DIRECTIONS FOR THIS TASK>
From the listing below, copy only the lines running from the line that contains "Keep writing the" to the line that contains "fine grain, faint", both included.

DATA IN THIS EXERCISE>
■ ■ ■ ■

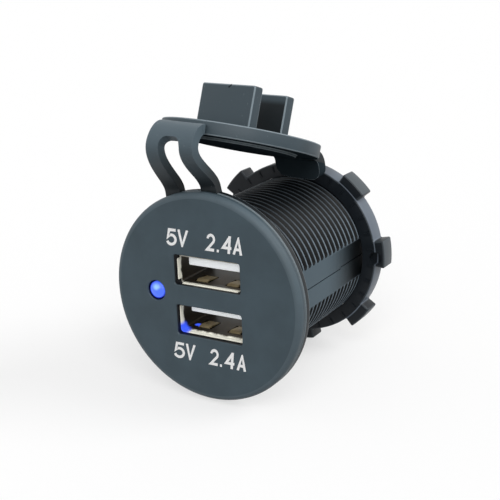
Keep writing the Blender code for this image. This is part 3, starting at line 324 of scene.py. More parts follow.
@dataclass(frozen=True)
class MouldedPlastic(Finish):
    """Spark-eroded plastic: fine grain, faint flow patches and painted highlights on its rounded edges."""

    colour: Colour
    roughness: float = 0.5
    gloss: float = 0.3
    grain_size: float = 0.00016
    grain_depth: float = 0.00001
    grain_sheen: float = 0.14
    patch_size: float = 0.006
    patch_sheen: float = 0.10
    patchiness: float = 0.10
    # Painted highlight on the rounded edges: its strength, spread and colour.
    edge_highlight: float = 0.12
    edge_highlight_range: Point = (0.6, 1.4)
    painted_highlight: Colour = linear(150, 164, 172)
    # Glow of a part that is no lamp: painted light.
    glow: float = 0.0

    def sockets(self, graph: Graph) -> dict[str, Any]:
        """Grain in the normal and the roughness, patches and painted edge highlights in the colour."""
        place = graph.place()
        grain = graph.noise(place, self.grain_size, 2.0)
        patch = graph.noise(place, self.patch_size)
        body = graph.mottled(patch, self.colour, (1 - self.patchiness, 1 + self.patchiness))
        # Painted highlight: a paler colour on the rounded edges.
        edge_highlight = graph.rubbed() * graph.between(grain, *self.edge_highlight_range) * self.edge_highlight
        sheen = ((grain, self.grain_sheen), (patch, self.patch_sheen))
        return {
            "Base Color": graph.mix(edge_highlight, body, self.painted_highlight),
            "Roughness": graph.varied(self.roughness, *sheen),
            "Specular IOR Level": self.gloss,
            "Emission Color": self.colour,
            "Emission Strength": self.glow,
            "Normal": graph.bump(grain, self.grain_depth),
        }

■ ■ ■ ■

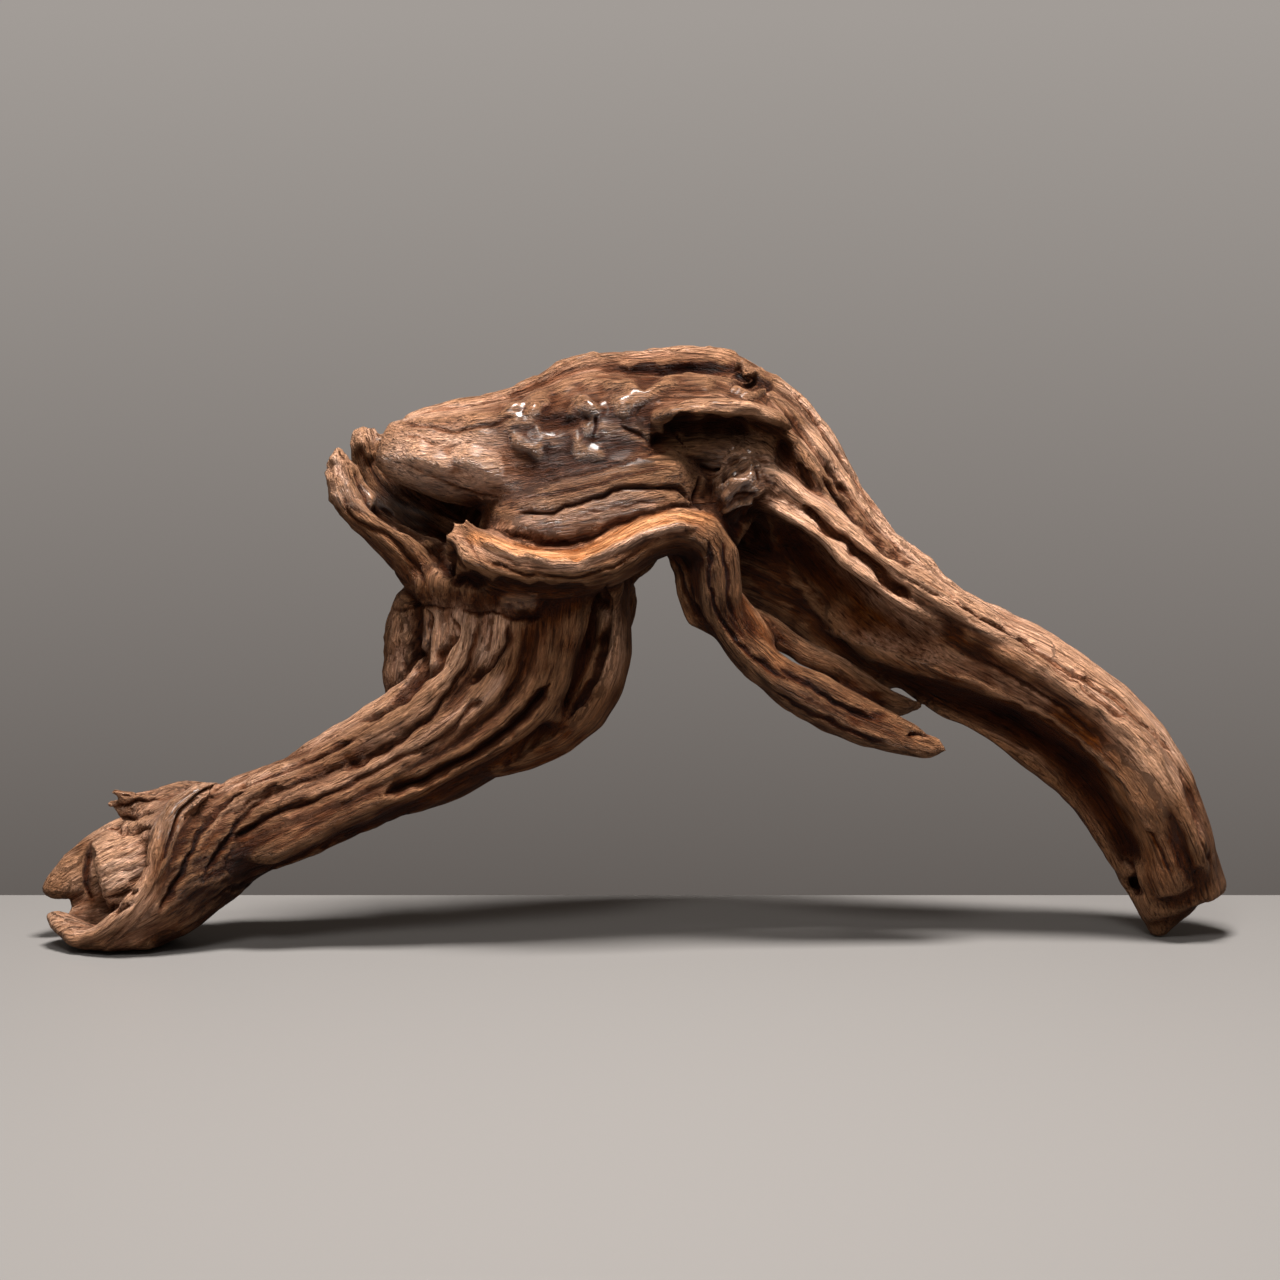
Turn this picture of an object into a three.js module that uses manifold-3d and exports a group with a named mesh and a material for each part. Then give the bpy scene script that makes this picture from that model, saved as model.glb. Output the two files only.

■ ■ ■ ■

TASK ANSWER>
Keep writing the Blender code for this image. This is part 3, starting at line 324 of scene.py. More parts follow.
@dataclass(frozen=True)
class MouldedPlastic(Finish):
    """Spark-eroded plastic: fine grain, faint flow patches and painted highlights on its rounded edges."""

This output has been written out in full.